→ What this task involves
Return exactly the lines that run from the beginning through the line containing "for x in (THERMOSTAT_X", both included, and no others.

----

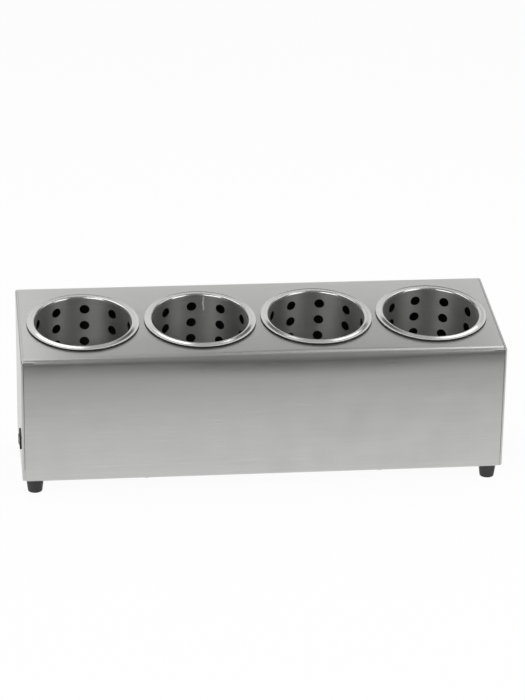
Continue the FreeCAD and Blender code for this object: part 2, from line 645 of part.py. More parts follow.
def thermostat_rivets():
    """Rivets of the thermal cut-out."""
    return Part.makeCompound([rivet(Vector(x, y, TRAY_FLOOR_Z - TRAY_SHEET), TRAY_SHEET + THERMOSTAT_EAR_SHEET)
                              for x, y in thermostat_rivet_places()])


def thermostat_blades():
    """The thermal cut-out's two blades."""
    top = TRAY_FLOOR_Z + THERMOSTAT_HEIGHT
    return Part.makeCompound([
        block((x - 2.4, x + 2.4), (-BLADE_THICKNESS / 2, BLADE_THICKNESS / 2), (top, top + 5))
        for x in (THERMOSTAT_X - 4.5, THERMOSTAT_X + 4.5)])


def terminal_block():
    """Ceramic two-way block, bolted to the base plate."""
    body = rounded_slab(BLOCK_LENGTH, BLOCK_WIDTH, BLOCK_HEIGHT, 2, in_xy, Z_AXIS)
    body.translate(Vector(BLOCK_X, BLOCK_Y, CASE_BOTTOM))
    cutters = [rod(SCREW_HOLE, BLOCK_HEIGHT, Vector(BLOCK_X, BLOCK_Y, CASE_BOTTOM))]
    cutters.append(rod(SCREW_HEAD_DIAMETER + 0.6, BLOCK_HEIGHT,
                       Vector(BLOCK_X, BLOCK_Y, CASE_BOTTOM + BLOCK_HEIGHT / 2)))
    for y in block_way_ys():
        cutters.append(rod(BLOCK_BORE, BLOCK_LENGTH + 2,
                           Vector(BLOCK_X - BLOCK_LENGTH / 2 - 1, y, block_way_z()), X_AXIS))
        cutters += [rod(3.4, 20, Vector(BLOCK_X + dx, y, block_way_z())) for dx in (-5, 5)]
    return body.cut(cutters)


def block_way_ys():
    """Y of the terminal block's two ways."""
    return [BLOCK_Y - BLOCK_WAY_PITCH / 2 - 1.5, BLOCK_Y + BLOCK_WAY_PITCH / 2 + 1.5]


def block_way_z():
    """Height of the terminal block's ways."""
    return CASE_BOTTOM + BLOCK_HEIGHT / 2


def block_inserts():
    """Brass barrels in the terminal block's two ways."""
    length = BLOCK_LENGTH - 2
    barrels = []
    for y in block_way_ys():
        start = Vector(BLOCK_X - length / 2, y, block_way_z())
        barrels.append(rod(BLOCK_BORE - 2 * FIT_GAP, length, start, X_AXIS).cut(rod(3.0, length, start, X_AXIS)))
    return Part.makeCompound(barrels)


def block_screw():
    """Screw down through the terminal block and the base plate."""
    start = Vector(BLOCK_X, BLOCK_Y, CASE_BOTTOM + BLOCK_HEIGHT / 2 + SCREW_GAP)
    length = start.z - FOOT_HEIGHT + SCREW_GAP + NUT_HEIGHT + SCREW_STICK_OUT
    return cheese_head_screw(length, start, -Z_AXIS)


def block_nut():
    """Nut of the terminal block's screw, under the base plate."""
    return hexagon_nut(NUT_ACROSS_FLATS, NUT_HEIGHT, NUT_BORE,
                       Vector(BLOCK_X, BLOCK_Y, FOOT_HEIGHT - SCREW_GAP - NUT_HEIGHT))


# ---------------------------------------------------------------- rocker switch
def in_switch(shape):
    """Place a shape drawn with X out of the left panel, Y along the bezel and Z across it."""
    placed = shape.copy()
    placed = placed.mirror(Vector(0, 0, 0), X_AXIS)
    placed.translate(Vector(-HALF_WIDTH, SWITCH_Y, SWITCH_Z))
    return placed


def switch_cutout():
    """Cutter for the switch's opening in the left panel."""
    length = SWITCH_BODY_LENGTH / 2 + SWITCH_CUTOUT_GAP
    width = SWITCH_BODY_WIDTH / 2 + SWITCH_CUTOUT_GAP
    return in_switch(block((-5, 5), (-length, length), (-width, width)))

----

→ Response to this task
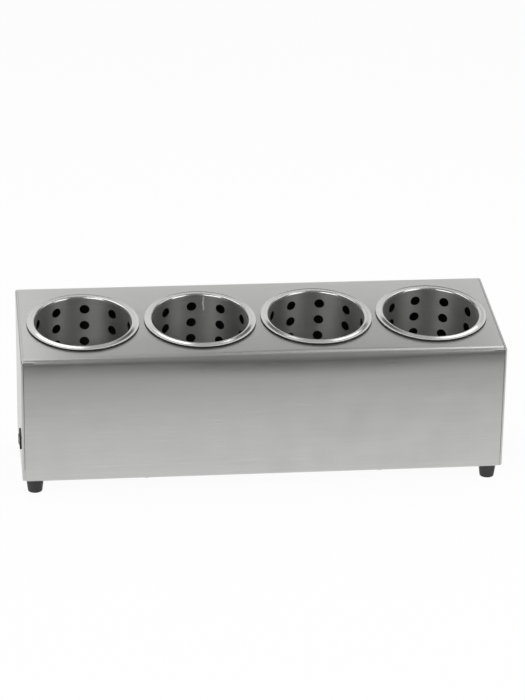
Continue the FreeCAD and Blender code for this object: part 2, from line 645 of part.py. More parts follow.
def thermostat_rivets():
    """Rivets of the thermal cut-out."""
    return Part.makeCompound([rivet(Vector(x, y, TRAY_FLOOR_Z - TRAY_SHEET), TRAY_SHEET + THERMOSTAT_EAR_SHEET)
                              for x, y in thermostat_rivet_places()])


def thermostat_blades():
    """The thermal cut-out's two blades."""
    top = TRAY_FLOOR_Z + THERMOSTAT_HEIGHT
    return Part.makeCompound([
        block((x - 2.4, x + 2.4), (-BLADE_THICKNESS / 2, BLADE_THICKNESS / 2), (top, top + 5))
        for x in (THERMOSTAT_X - 4.5, THERMOSTAT_X + 4.5)])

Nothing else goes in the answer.